# Career change at 42s



## paulengr

Residential is usually a numbers game. Low barriers to entry, lots of competition. So without an edge or fast worker or good sales skill...something it’s hard to make good money. For as many successes I know ten times the failures. In residential you graduate to commercial if you succeed.

There are lots of technician jobs though where your skills might be more transferable. There are the electromechanicals which is things like hvac, generators, cranes, transformers, breakers, elevators. It’s specialized, often licensed, and less strenuous than say industrial construction. Then there are the “nerd” techs: AV, PLC programmers, instrument techs, network/telecom/wireless, protective relays.
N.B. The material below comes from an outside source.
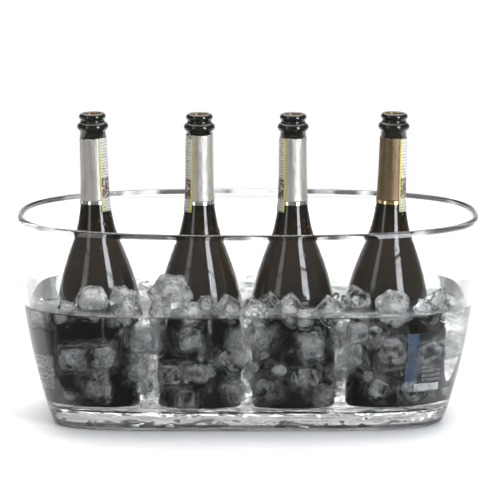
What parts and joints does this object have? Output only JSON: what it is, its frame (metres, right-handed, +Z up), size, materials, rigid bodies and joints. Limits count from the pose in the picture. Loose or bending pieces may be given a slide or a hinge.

You can tell how strenuous it is because these guys are always overdressed in winter and have new looking clothes with no rips, stains, or all the color washed out. Mostly the work is detail oriented and more of a head game. A lot of the equipment is mostly a microprocessor and specialized IO. Troubleshooting is more of a software/hardware/networking approach.

The key here is the more specialized skills, knowledge, and equipment has better margins and pay. It also depends on the customer base. Commercial general contractors are ruthless and they know the business. But it took 6.5 hours to get through the bureaucracy at a power plant owned by a large utility for a 15 minute task swapping out a thermocouple. Travel, lunch? red tape all billed at the same rate as 15 minutes of wrench time, at instrument tech rates. The tools and parts fit in the pockets of my jacket.

So from where you are or were it might make more sense to ay least start somewhere with more transferable skills. It’s a great time to switch. Everywhere I go everyone either asks if I want a job or know someone looking or cries they can’t find any. If your arrest record is reasonably clean and you can pass a piss test and don’t be like most IT guys and piss everybody off in under ten minutes you shouldn’t even need to ask questions. Just get off dice.com, get on yellowpages.com, get in your car and start knocking on doors.

I did corporate engineering in several industries for over 20 years. At about your age I decided I had my fill of office crap. I worked heavy industrials so it wasn’t the environment. It was the stupid politics. I tried contract engineering for a year. It was better but there’s no money in it. Too easy to get in and out. So then I got into contract maintenance. High demand for it, high margins, mostly doing what I used to do, and on average I’m in the office once a week. For the most part you are values on your skills, not office pecking order.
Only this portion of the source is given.